Let’s look at the picture to understand the action sequence and complexity computation order.

This tree criterions makes total complexity of the algorithm equal to:

*O((N-K)*log(K)) + O(K*log(K)) + O((N-K)*log(K)) =>*

O((N-K)*log(K)) + O(K*log(K)) =>

O(N*log(K))

This is the best possible runtime complexity can be achieved for the median of sliding window detection.

# Implementation notes

Runtime wise efficient implementation expects to use language that is appropriate for runtime efficient software development. I have use C++.

We need to have an implementation that will be tolerant to the duplicates at the sliding window. At C++ notation we have a standard container at Standard Template Library named “multiset” that implements the binary tree that is tolerant to elements duplication.

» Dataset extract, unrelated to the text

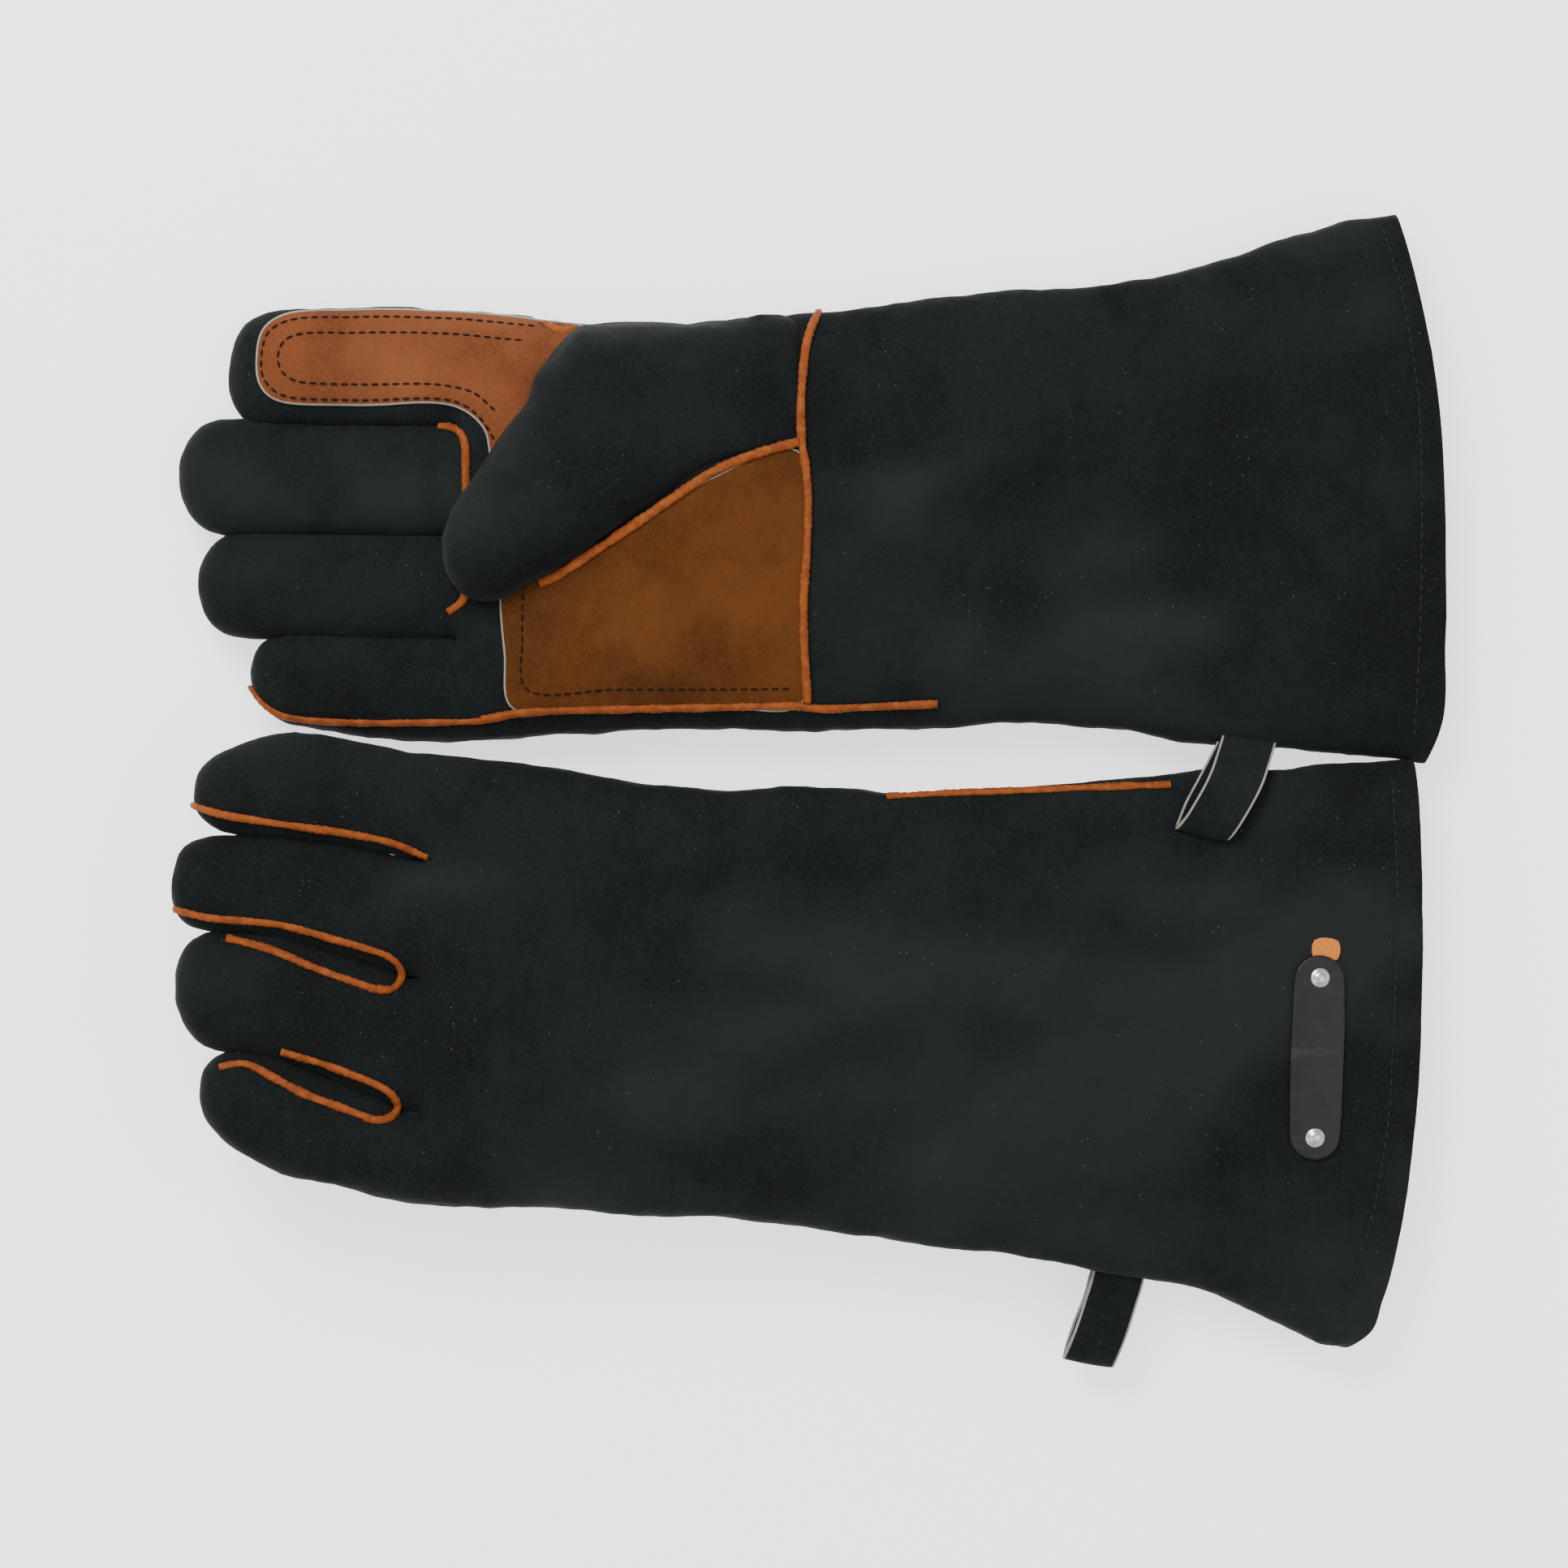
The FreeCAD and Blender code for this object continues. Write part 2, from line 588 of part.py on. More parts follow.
def build_hand(side, palm, back):
    half = cell("glove_half")
    rim = cell("glove_rim")
    wall = cell("leather")
    whole = hand_outline(side, "knuckles", "mouth")
    palm_part = hand_outline(side, "knuckles", "wrist")
    cuff_part = hand_outline(side, "wrist", "mouth")
    keep(shell(f"{side}_back", whole, half, rim, wall, back), side)
    flesh = shell(f"{side}_palm_whole", palm_part, half, rim, wall, palm)
    keep(with_thumb_hole(f"{side}_palm", flesh, palm), side)
    keep(shell(f"{side}_cuff_front", cuff_part, half, rim, wall, palm), side)
    inset = "Sizes.leather + Sizes.slack"
    depth = f"{half} - ({inset})"
    inner_rim = f"{rim} - ({inset})"
    fleece = cell("fleece")
    sleeve = shell(f"{side}_hand_sleeve", palm_part, depth, inner_rim, fleece, "both", inset)
    keep(with_thumb_hole(f"{side}_hand_lining", sleeve, palm), side)
    keep(shell(f"{side}_cuff_lining", cuff_part, depth, inner_rim, fleece, "both", inset), side)
    upper, lower = hand_sides(side, "knuckles", "mouth")
    keep(side_welt(f"{side}_thumb_side_welt", upper, "+"), side)
    keep(side_welt(f"{side}_little_side_welt", lower, "-"), side)
    keep(palm_patch(f"{side}_palm_patch", side, palm), side)
    reach = f"Sizes.{side}_wrist / 2 - Sizes.glove_rim"
    thick = half_of(cell("welt_width"))
    strip = [(f"-{thick}", reach), (thick, reach), (thick, f"-({reach})"),
             (f"-{thick}", f"-({reach})")]
    keep(plate(f"{side}_wrist_welt", strip, palm_level(palm, half), cell("welt_height"), palm),
         side)


def build_tag():
    """The name tag, its rivets and the cloth flag, on the back of the left cuff."""
    across = half_of(cell("tag_width"))
    along = half_of(cell("tag_length"))
    place = Placement(Vector(size["tag_place"], size["tag_side"], 0), Rotation())
    corners = [(f"-{across}", along), (across, along), (across, f"-{along}"),
               (f"-{across}", f"-{along}")]
    tag = plate("left_name_tag", corners, cell("glove_half"), cell("tag_thickness"))
    round_edges(tag, f"{across} - 0.1", stands)
    keep(tag, "left", place)
    top = size["glove_half"] + size["tag_thickness"]
    keep(tag_rivets("left_tag_rivets"), "left", place * Placement(Vector(0, 0, top), Rotation()))
    flag = half_of(cell("flag_width"))
    near = f"{along} + Sizes.slack"
    far = f"{near} + Sizes.flag_length"
    cloth = [(f"-{flag}", near), (flag, near), (flag, far), (f"-{flag}", far)]
    keep(plate("left_flag", cloth, cell("glove_half"), cell("leather")), "left", place)


for side, palm, back in (("left", "down", "up"), ("right", "up", "down")):
    build_hand(side, palm, back)
    for finger in FINGERS:
        build_finger(side, finger, palm, back)
    build_thumb(side, palm, back)
    keep(index_patch(f"{side}_index_patch", side, palm), side, finger_place(side, "index"))
    keep(hang_loop(f"{side}_hang_loop"), side, loop_place(side))
build_tag()
doc.recompute()

# ---------------------------------------------------------------- standing the pair on the origin
def joined_box(items):
    box = FreeCAD.BoundBox()
    for item in items:
        box.add(item.Shape.optimalBoundingBox(False))
    return box


left_box = joined_box([item for item in parts if item.Label.startswith("left")])
for item in parts:
    if item.Label.startswith("left"):
        item.Placement = Placement(Vector(0, 0, -left_box.ZMin), Rotation()) * item.Placement
pair_box = joined_box(parts)
home = Placement(Vector(-pair_box.Center.x, -pair_box.Center.y, -pair_box.ZMin), Rotation())
for item in parts:
    item.Placement = home * item.Placement
doc.recompute()

# ---------------------------------------------------------------- checking and writing
for item in doc.Objects:
    if "Invalid" in item.State or "Error" in item.State:
        raise RuntimeError(f"{item.Label}: {item.State}")
for item in parts:
    if item.Shape.isNull() or not item.Shape.isValid() or item.Shape.Volume < 1.0:
        raise RuntimeError(f"{item.Label}: not a valid solid")

os.makedirs("parts", exist_ok=True)
for item in parts:
    item.Shape.exportStep(f"parts/{item.Label}.step")
final_box = joined_box(parts)
print(f"{len(parts)} sub-parts, {final_box}")
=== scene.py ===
"""A pair of suede gauntlet welding gloves lying side by side, seen from above."""
import logging
import math
from dataclasses import dataclass
from enum import Enum
from typing import Iterable, Sequence

import bpy
import numpy as np
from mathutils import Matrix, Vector, noise
from mathutils.bvhtree import BVHTree
from mathutils.geometry import delaunay_2d_cdt
from mathutils.kdtree import KDTree


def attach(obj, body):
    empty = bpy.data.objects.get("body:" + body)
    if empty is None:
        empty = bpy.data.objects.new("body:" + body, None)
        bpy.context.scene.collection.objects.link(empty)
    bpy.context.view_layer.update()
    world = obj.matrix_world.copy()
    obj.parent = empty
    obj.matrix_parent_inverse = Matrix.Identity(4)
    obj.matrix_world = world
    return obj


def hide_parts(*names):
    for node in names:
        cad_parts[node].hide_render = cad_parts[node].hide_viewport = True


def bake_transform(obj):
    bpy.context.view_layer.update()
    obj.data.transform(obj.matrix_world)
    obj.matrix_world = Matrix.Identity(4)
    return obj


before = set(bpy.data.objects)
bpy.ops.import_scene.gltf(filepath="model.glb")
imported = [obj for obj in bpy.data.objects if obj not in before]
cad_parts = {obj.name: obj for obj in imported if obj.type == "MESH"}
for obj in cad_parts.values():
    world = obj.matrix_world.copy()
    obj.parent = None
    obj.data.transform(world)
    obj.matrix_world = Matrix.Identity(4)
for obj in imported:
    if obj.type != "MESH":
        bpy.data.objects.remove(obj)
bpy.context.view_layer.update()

LOG = logging.getLogger("gloves")
MM = 0.001
TOP_STEPS = 22        # ring points across one finger's top
HAND_STEPS = 80       # ring points across the hand's top
SIDE_STEPS = 10       # ring points round one side
STATION_STEP = 2.0    # millimetres between rings
SECTION_EDGE = 0.86   # share of the half width where a section's top ends
FINGER_POWER = 2.3    # how square a finger's section is
HAND_POWER = 3.6      # how square the hand's section is
TIP_REACH = 16.0      # length of a fingertip's rounding
TIP_STEPS = 12        # rings in that length
TIP_DEPTH = (3.0, 2.2)  # powers of a fingertip's thickness
SKIN_VOXEL, SKIN_PASSES = 1.7, 7
THUMB_VOXEL, THUMB_PASSES = 1.6, 8
CLOTH_VOXEL, CLOTH_PASSES = 5.0, 2
CLOTH_PRESSURE, CLOTH_FRAMES = 4.0, 20
PUFF_CAP = 3.0        # the furthest that the cloth may move a point
PUFF_ASIDE = 0.35     # share of its sideways movement that is kept
MOUTH_POWER = 1.5     # how late along the cuff the mouth's line takes over
FLOOR_GAP = 0.1       # between the floor and the lowest leather
STITCH_PITCH, STITCH_LENGTH, THREAD = 3.3, 2.5, 0.75
ON_PATCH, ON_SKIN = 1.5, 0.15   # how high a stitch lies above the glove's skin
# The leather's unevenness: height, feature size, stretch along X and Y, and shift along Z.
UNEVENNESS = ((1.25, 42.0, 0.7, 1.0, 0.0), (1.05, 17.0, 1.0, 0.8, 90.0),
              (0.36, 6.5, 1.0, 1.0, 30.0), (0.10, 2.6, 1.0, 1.0, 60.0))

Point = tuple[float, float]
Array = np.ndarray


# ------------------------------------------------------------------ shader helpers
class Sock:
    """A shader socket that takes part in Python arithmetic."""

    def __init__(self, shader: "Shader", socket: bpy.types.NodeSocket) -> None:
        """Wrap one output socket of a shader's tree."""
        self.shader = shader
        self.socket = socket

    def _math(self, operation: str, *values: object) -> "Sock":
        """Add a Math node and return its result."""
        return self.shader.node("ShaderNodeMath", {"operation": operation},
                                dict(enumerate(values)))

    def __add__(self, other: object) -> "Sock":
        """Sum."""
        return self._math("ADD", self, other)

    def __rsub__(self, other: object) -> "Sock":
        """Reflected difference, so that 1 - mask works."""
        return self._math("SUBTRACT", other, self)

    def __mul__(self, other: object) -> "Sock":
        """Product."""
        return self._math("MULTIPLY", self, other)

    __radd__ = __add__
    __rmul__ = __mul__

    def above(self, low: float, high: float) -> "Sock":
        """A smooth step: 0 at low and under, 1 at high and over."""
        return self.shader.node(
            "ShaderNodeMapRange", {"interpolation_type": "SMOOTHSTEP"},
            {"Value": self, "From Min": low, "From Max": high, "To Min": 0.0, "To Max": 1.0})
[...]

To minimize the memory footprint we need to avoid the current binary trees copying and implement all of the actions in place. It is good to use containers by reference at code or use move semantics of C++ to hold memory tight as possible.

# Conclusion

During this article the best possible runtime wise solution found for sliding window median detection.

Exposed approach to implement the move of the sliding window can be used for different purposes in an efficient way.

Thank you for the time you spend and let’s improve your analytics runtime by information from this article.